Lastly, it is hard to overstate the importance of staying on top of regular service intervals. Oftentimes, car owners will turn down recommended service items due to cost or time constraints. That is completely understandable. However, it is important to not forget about these items and get them done eventually. As it relates to an “Engine Hot AC Off” warning message, it is important to get a radiator flush and coolant exchange every 30,000 miles, replace your water pump every 60,000 to 90,000 miles, and replace brittle coolant hoses as necessary.
Engine Hot AC Off Summary
It is never fun to see a new warning light pop up on your vehicle’s dashboard. That is especially true if you aren’t sure what the light even means. If the “Engine Hot AC Off” warning light appears, there is likely an issue with your vehicle’s cooling system. Essentially, the vehicle automatically turned off the AC in order to reduce the strain on your vehicle’s engine.

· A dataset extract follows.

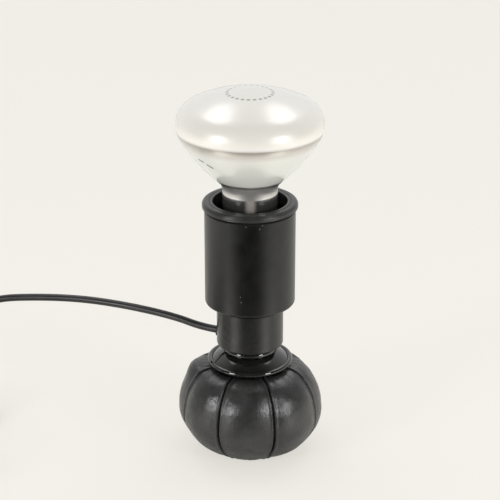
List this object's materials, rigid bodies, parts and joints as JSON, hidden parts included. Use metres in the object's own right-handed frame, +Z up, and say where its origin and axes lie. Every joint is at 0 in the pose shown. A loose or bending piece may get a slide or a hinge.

It is important to pull over and turn the vehicle off quickly after seeing this light. If you keep driving while this issue is present, you could do permanent damage to your engine.
There are numerous potential underlying causes for the “Engine Hot AC Off” warning light. Most of these issues relate directly to the vehicle’s cooling system. Some potential causes include a low coolant level, a coolant leak, a malfunctioning cooling fan, and a bad water pump. All of these issues can cause your vehicle to overheat and trigger an “Engine Hot AC Off” warning light. Checking the easy-to-fix causes first, like the radiator fan relay, fuse, and coolant hose condition is a good idea to eliminate them first. If none of these are the cause, you can move on to more involved issues.
The “Engine Hot AC Off” warning light can be an alarming one to see. There is some cause for concern, as it can lead to expensive repairs down the line if you don’t take car of the issue immediately.